— Begin SUPPLIED MATERIAL —

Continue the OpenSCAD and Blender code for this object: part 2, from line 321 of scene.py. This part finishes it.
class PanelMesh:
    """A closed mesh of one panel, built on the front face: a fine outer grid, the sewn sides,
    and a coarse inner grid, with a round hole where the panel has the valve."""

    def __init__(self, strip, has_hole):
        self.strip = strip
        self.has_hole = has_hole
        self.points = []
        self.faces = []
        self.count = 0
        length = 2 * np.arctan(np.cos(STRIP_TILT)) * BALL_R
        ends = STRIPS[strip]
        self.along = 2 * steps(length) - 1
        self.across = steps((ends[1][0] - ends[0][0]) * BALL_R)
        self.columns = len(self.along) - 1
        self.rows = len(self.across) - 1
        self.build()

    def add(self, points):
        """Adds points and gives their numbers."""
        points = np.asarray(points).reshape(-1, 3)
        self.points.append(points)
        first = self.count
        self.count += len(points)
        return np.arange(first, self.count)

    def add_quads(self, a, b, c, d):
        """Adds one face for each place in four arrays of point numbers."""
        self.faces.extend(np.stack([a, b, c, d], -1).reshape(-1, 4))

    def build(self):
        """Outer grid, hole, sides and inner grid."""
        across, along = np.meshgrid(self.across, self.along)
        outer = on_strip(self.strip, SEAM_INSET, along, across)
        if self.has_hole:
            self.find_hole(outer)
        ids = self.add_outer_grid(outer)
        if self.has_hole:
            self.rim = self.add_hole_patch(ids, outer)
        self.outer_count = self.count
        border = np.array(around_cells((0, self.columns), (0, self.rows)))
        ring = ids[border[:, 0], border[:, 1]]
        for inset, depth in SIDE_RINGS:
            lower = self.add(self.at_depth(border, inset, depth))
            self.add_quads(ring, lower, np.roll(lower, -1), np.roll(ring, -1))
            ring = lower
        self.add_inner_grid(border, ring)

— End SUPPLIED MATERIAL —

Only the lines from the start of the data to the line holding "self.build()" are wanted; return them exactly, both ends included.

Continue the OpenSCAD and Blender code for this object: part 2, from line 321 of scene.py. This part finishes it.
class PanelMesh:
    """A closed mesh of one panel, built on the front face: a fine outer grid, the sewn sides,
    and a coarse inner grid, with a round hole where the panel has the valve."""

    def __init__(self, strip, has_hole):
        self.strip = strip
        self.has_hole = has_hole
        self.points = []
        self.faces = []
        self.count = 0
        length = 2 * np.arctan(np.cos(STRIP_TILT)) * BALL_R
        ends = STRIPS[strip]
        self.along = 2 * steps(length) - 1
        self.across = steps((ends[1][0] - ends[0][0]) * BALL_R)
        self.columns = len(self.along) - 1
        self.rows = len(self.across) - 1
        self.build()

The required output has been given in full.